I’ll get six next semester with my last 500-levels. That leaves me still needing thirteen. At six hours a semester, that’s three semesters. Conversely, I could try to take nine hours during one semester (on top of 40 hours of work), but most 300-levels that would satisfy this requirement aren’t offered at night at Missouri State and I don’t think my work would be quite that flexible.

What’s worse, I have no classes left to take that actually matter. They would have to be absolutely random, unrelated 300-level classes.

The thought of being in school for another two years is devastating, primarily because I just don’t think I can do it. I have been in school for so long, and I’ve been wanting to finish something for so long, that the thought of not finishing is heartbreaking. And yet, I can’t see myself putting my true desires on hold for another two years just to get a piece of paper that doesn’t matter.

I have three desires in my life.

  1. Be a father.
  2. Write.
  3. Serve God (which I think will involve learning about and teaching spiritual warfare).

Number 1 is waiting until April’s education is complete and we pay everything off–we can’t afford to have kids until then. I’ve put number 2 on hold for years because there was always something else to do first. And while I’m trying to do number 3 more, it’s hard when I have to work 9-10 hour days because of work+class and then do homework (reading and essays) in the evening.

What does getting a degree do to advance those priorities? After next semester, I will have already taken every class required to get a BA in Religious Studies, I just haven’t taken enough “upper division” classes. I won’t be furthering my education by taking another five classes, I’ll just be paying the University more money and time to give me a piece of paper that doesn’t go towards advancing my priorities.

I have been in school for twenty years at this point. And it has been inarguably valuable. But do I really need to do more?

I do not want to be defined by a college degree.I want to be defined by what I do with my life, and perhaps that’s where my desire for completion comes.
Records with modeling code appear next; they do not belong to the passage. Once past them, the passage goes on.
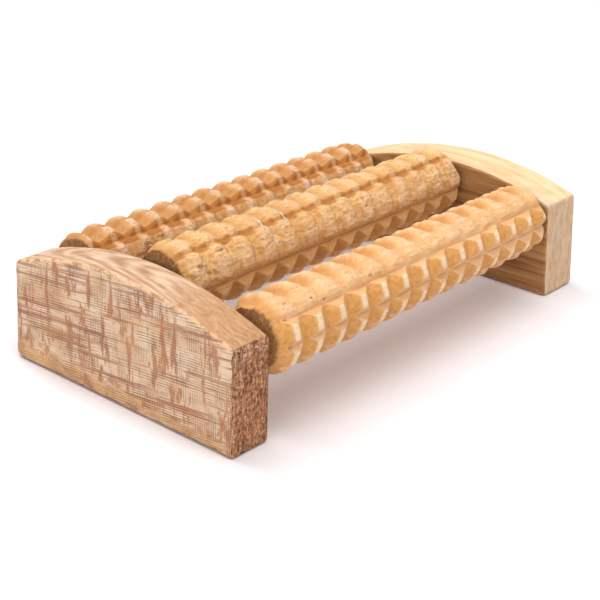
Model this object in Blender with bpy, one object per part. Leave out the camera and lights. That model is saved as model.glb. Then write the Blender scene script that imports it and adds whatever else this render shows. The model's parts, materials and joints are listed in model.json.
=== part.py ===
"""Foot massage roller: three knobbed wooden rollers spinning on steel rods between two end boards.

Frame: metres, +Z up, origin at the middle of the underside.
+X runs along the rollers, from the left end board to the right one.
+Y points to the back; the front roller is at -Y.
"""
import math

import bmesh
import bpy

MM = 0.001

# End boards
BOARD_LENGTH = 140 * MM
BOARD_ARCH_RISE = 13.3 * MM  # over the straight line between the two top corners
LEFT_BOARD_FRONT_HEIGHT = 50 * MM
LEFT_BOARD_BACK_HEIGHT = 50 * MM
RIGHT_BOARD_FRONT_HEIGHT = 51 * MM
RIGHT_BOARD_BACK_HEIGHT = 45.5 * MM
LEFT_BOARD_THICKNESS = 22.7 * MM
RIGHT_BOARD_THICKNESS = 28 * MM
BOARD_SPAN = 217.2 * MM  # clear distance between the two inner faces
LEFT_BOARD_HEEL = 3 * MM  # the foot of its back end juts out past the top corner
RIGHT_BOARD_TOE = 3.6 * MM  # the foot of its front end juts out past the top corner
BOARD_EDGE_ROUND = 2 * MM
ARCH_STEPS = 16

# Rollers
ROLLER_RADIUS = 18.8 * MM  # over the knobs
GROOVE_DEPTH = 3.4 * MM
CREST_LENGTH = 3.6 * MM  # flat top of a knob along the roller
KNOB_ROWS = 9
ROW_GROOVE_HALF_ANGLE = math.radians(9.5)  # at the knob tops
ROLLER_END_GAP = 4.3 * MM
ROLLER_BORE_RADIUS = 3.5 * MM

# Axle rods, glued into blind holes in the boards
ROD_RADIUS = 3 * MM
ROD_DEPTH_IN_BOARD = 12 * MM
GLUE_GAP = 0.3 * MM
ROUND_SIDES = 24

# Axle places, measured from the ends of the boards and from the floor
FRONT_AXLE_INSET = 15 * MM
BACK_AXLE_INSET = 13 * MM
FRONT_AXLE_HEIGHT = 42.3 * MM
MIDDLE_AXLE_HEIGHT = 50.8 * MM
BACK_AXLE_HEIGHT = 41 * MM

OVERALL_LENGTH = LEFT_BOARD_THICKNESS + BOARD_SPAN + RIGHT_BOARD_THICKNESS
LEFT_INNER_X = -OVERALL_LENGTH / 2 + LEFT_BOARD_THICKNESS
RIGHT_INNER_X = OVERALL_LENGTH / 2 - RIGHT_BOARD_THICKNESS
ROLLER_LENGTH = BOARD_SPAN - 2 * ROLLER_END_GAP
MIDSPAN_X = (LEFT_INNER_X + RIGHT_INNER_X) / 2
BOARD_CENTRE_Y = (BACK_AXLE_INSET - FRONT_AXLE_INSET) / 2

# name: (axle Y, axle Z, whole rings of knobs, left end to first ring groove, ring pitch,
#        turn of the first lengthwise groove)
ROLLERS = {
    "front": (BOARD_CENTRE_Y - BOARD_LENGTH / 2 + FRONT_AXLE_INSET, FRONT_AXLE_HEIGHT,
              12, 16.3 * MM, 15.2 * MM, math.radians(21)),
    "middle": (BOARD_CENTRE_Y, MIDDLE_AXLE_HEIGHT,
               14, 0.0, ROLLER_LENGTH / 14, math.radians(28)),
    "back": (BOARD_CENTRE_Y + BOARD_LENGTH / 2 - BACK_AXLE_INSET, BACK_AXLE_HEIGHT,
             13, 8.3 * MM, 14.8 * MM, math.radians(6)),
}


def clear_scene():
    for old in list(bpy.data.objects):
        bpy.data.objects.remove(old, do_unlink=True)


def principled(name, colour, roughness, metallic=0.0):
    material = bpy.data.materials.new(name)
    material.use_nodes = True
    shader = material.node_tree.nodes["Principled BSDF"]
    shader.inputs["Base Color"].default_value = (*colour, 1.0)
    shader.inputs["Roughness"].default_value = roughness
    shader.inputs["Metallic"].default_value = metallic
    material.diffuse_color = (*colour, 1.0)
    return material


def object_from_bmesh(name, mesh_builder, material, location=(0.0, 0.0, 0.0)):
    bmesh.ops.recalc_face_normals(mesh_builder, faces=mesh_builder.faces)
    mesh = bpy.data.meshes.new(name)
    mesh_builder.to_mesh(mesh)
    mesh_builder.free()
    mesh.materials.append(material)
    piece = bpy.data.objects.new(name, mesh)
    piece.location = location
    bpy.context.collection.objects.link(piece)
    return piece


# ---------------------------------------------------------------- end boards

def board_outline(toe, heel, front_height, back_height):
    """Points (y, z) around a board: flat bottom, near-upright ends and a circular arch on top."""
    half = BOARD_LENGTH / 2
    arch_radius = (half ** 2 + BOARD_ARCH_RISE ** 2) / (2 * BOARD_ARCH_RISE)
    half_angle = math.asin(half / arch_radius)
    points = [(-half - toe, 0.0), (half + heel, 0.0)]
    for step in range(ARCH_STEPS + 1):
        angle = half_angle * (1 - 2 * step / ARCH_STEPS)
        y = arch_radius * math.sin(angle)
        rise = BOARD_ARCH_RISE - arch_radius * (1 - math.cos(angle))
        back_share = (y + half) / BOARD_LENGTH
        chord_height = front_height + (back_height - front_height) * back_share
        points.append((y, chord_height + rise))
    return points


def hole_cutter(name, inner_x, direction):
    """Three closed round prisms, one per axle, that sink the blind holes into a board."""
    shape = bmesh.new()
    hole_depth = ROD_DEPTH_IN_BOARD + GLUE_GAP
    for axle_y, axle_z, *_knobs in ROLLERS.values():
        mouth_x = inner_x - direction * hole_depth
        rims = []
        for x in (mouth_x, inner_x + direction * hole_depth):
            rims.append(ring_of_points(shape, x, ROD_RADIUS + GLUE_GAP, axle_y, axle_z))
        bridge_rings(shape, rims[0], rims[1])
        for rim in rims:
            shape.faces.new(rim)
    cutter = object_from_bmesh(name, shape, WOOD_DARK)
    cutter.hide_render = True
    cutter.display_type = 'WIRE'
    return cutter


def end_board(name, outer_x, inner_x, outline, material):
    direction = 1 if inner_x < outer_x else -1
    shape = bmesh.new()
    rims = []
    for x in (outer_x, inner_x):
        rims.append([shape.verts.new((x, y + BOARD_CENTRE_Y, z)) for y, z in outline])
    bridge_rings(shape, rims[0], rims[1])
    for rim in rims:
        shape.faces.new(rim)
    board = object_from_bmesh(name, shape, material)
    edges = board.modifiers.new("rounded_edges", 'BEVEL')
    edges.width = BOARD_EDGE_ROUND
    edges.segments = 2
    edges.limit_method = 'ANGLE'
    edges.angle_limit = math.radians(30)
    holes = board.modifiers.new("axle_holes", 'BOOLEAN')
    holes.operation = 'DIFFERENCE'
    holes.solver = 'EXACT'
    holes.object = hole_cutter(name + "_hole_cutter", inner_x, direction)
    return board


# ---------------------------------------------------------------- round pieces

def ring_of_points(shape, x, radius, centre_y=0.0, centre_z=0.0, sides=ROUND_SIDES):
    points = []
    for side in range(sides):
        angle = 2 * math.pi * side / sides
        points.append(shape.verts.new((x, centre_y + radius * math.cos(angle),
                                       centre_z + radius * math.sin(angle))))
    return points


def bridge_rings(shape, first, second):
    count = len(first)
    for side in range(count):
        following = (side + 1) % count
        shape.faces.new((first[side], first[following], second[following], second[side]))


def axle_rod(name, axle_y, axle_z):
    half_length = BOARD_SPAN / 2 + ROD_DEPTH_IN_BOARD
    shape = bmesh.new()
    rims = [ring_of_points(shape, x, ROD_RADIUS) for x in (-half_length, half_length)]
    bridge_rings(shape, rims[0], rims[1])
    for rim in rims:
        shape.faces.new(rim)
    rod = object_from_bmesh(name, shape, STEEL, (MIDSPAN_X, axle_y, axle_z))
    rod.data.shade_smooth()
    rod.data.set_sharp_from_angle(angle=math.radians(40))
    return rod


# ---------------------------------------------------------------- rollers

def knob_angles():
    """Angles around a roller: the bottom of each lengthwise groove and the two knob edges beside it."""
    row_angle = 2 * math.pi / KNOB_ROWS
    angles = []
    for row in range(KNOB_ROWS):
        start = row * row_angle
        angles.extend((start, start + ROW_GROOVE_HALF_ANGLE, start + row_angle - ROW_GROOVE_HALF_ANGLE))
    return angles


def station_radii(on_crest):
    """Radius at each knob angle, on a ring crest or in the bottom of a ring groove."""
    root = ROLLER_RADIUS - GROOVE_DEPTH
    if not on_crest:
        return [root] * (3 * KNOB_ROWS)
    return [root, ROLLER_RADIUS, ROLLER_RADIUS] * KNOB_ROWS


def plain_end(length, flank):
    """Distances from a roller's end to the knob edges between it and the nearest ring groove."""
    knob_end = length - flank
    chamfer = min(GROOVE_DEPTH, knob_end)
    return [chamfer, knob_end] if knob_end > chamfer else [chamfer]


def roller_stations(rings, first_groove, pitch):
    """(x, on_crest) along a roller, from its left end to its right end."""
    half = ROLLER_LENGTH / 2
    flank = (pitch - CREST_LENGTH) / 2
    stations = [(-half, False)]
    if first_groove > flank:
        stations.extend((-half + distance, True) for distance in plain_end(first_groove, flank))
        stations.append((-half + first_groove, False))
    for ring in range(rings):
        start = -half + first_groove + ring * pitch
        stations.append((start + flank, True))
        stations.append((start + pitch - flank, True))
        stations.append((start + pitch, False))
    right_end = half - stations[-1][0]
    if right_end > flank:
        stations.extend((half - distance, True) for distance in reversed(plain_end(right_end, flank)))
        stations.append((half, False))
    return stations


def knobbed_surface(shape, stations, angles, turn):
    """Grid of knobs; each groove crossing is split along the hip of its pyramid."""
    grid = []
    for x, on_crest in stations:
        radii = station_radii(on_crest)
        grid.append([shape.verts.new((x, radius * math.cos(angle + turn), radius * math.sin(angle + turn)))
                     for angle, radius in zip(angles, radii)])
    count = len(angles)
    for left, right, left_row, right_row in zip(stations, stations[1:], grid, grid[1:]):
        for side in range(count):
            following = (side + 1) % count
            corners = [left_row[side], left_row[following], right_row[following], right_row[side]]
            groove_side = side % 3 == 0 or following % 3 == 0
            if left[1] == right[1] or not groove_side:
                shape.faces.new(corners)
                continue
            crest_row = right_row if right[1] else left_row
            pit_row = left_row if right[1] else right_row
            knob_side = following if side % 3 == 0 else side
            pit_side = side if side % 3 == 0 else following
            hip = (pit_row[pit_side], crest_row[knob_side])
            start = corners.index(hip[0])
            corners = corners[start:] + corners[:start]
            shape.faces.new(corners[:3])
            shape.faces.new((corners[0], corners[2], corners[3]))
    return grid[0], grid[-1]


def roller(name, axle_y, axle_z, rings, first_groove, pitch, turn):
    shape = bmesh.new()
    stations = roller_stations(rings, first_groove, pitch)
    angles = knob_angles()
    left_rim, right_rim = knobbed_surface(shape, stations, angles, turn)
    bore_rims = []
    for x, rim in ((stations[0][0], left_rim), (stations[-1][0], right_rim)):
        bore = [shape.verts.new((x, ROLLER_BORE_RADIUS * math.cos(angle + turn),
                                 ROLLER_BORE_RADIUS * math.sin(angle + turn))) for angle in angles]
        bridge_rings(shape, rim, bore)
        bore_rims.append(bore)
    bridge_rings(shape, bore_rims[0], bore_rims[1])
    return object_from_bmesh(name, shape, WOOD_GOLD, (MIDSPAN_X, axle_y, axle_z))


# ---------------------------------------------------------------- build

clear_scene()
WOOD_DARK = principled("board_wood_left", (0.47, 0.33, 0.22), 0.75)
WOOD_PALE = principled("board_wood_right", (0.72, 0.55, 0.33), 0.7)
WOOD_GOLD = principled("roller_wood", (0.78, 0.50, 0.22), 0.6)
STEEL = principled("rod_steel", (0.55, 0.54, 0.52), 0.35, 1.0)

left_outline = board_outline(0.0, LEFT_BOARD_HEEL, LEFT_BOARD_FRONT_HEIGHT, LEFT_BOARD_BACK_HEIGHT)
right_outline = board_outline(RIGHT_BOARD_TOE, 0.0, RIGHT_BOARD_FRONT_HEIGHT, RIGHT_BOARD_BACK_HEIGHT)
end_board("left_end_board", -OVERALL_LENGTH / 2, LEFT_INNER_X, left_outline, WOOD_DARK)
end_board("right_end_board", OVERALL_LENGTH / 2, RIGHT_INNER_X, right_outline, WOOD_PALE)
for place, (axle_y, axle_z, *knobs) in ROLLERS.items():
    axle_rod(place + "_axle_rod", axle_y, axle_z)
    roller(place + "_roller", axle_y, axle_z, *knobs)
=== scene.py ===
"""Foot massage roller: the visual model and its studio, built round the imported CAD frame."""

import json
import math

import bmesh
import bpy
import numpy as np
from mathutils import Matrix, Vector, noise


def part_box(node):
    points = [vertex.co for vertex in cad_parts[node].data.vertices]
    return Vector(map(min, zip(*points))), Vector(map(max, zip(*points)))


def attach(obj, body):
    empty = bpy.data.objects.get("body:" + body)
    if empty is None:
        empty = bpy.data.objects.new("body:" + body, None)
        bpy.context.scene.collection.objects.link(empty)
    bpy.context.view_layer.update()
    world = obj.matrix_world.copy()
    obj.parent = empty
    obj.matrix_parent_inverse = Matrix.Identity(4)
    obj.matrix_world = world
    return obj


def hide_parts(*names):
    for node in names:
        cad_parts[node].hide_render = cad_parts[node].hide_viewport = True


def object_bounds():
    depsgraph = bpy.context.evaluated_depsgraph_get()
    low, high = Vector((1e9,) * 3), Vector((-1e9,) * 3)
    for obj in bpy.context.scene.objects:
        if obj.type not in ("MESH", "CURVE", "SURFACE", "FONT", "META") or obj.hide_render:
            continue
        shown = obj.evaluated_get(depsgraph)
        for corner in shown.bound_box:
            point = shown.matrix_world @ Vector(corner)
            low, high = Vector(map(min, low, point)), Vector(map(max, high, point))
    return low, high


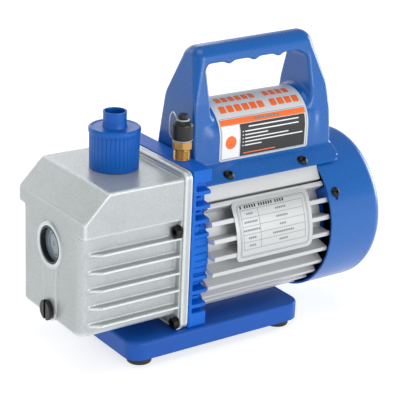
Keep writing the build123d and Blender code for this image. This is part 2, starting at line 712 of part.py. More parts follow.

I lack definition, and getting a degree would have given me something while also marking the transition to pursuing my passions. So I could spend another two years in college to get a degree that gives me a label, or I can actually do something. I could write the book of poetry I dreamed up in the shower this morning, and return to my scifi novel, and actually finish a fantasy fiction short story. I can start experimenting and learning how to live and write about it. I could take up photography.

In a sense, I don’t want the sense of accomplishment that comes from getting the BA, because I don’t feel it is justified. What does that piece of paper prove? That I stuck it out? That I delayed my life another 1.5 years?

How much longer do I have do walk on this treadmill?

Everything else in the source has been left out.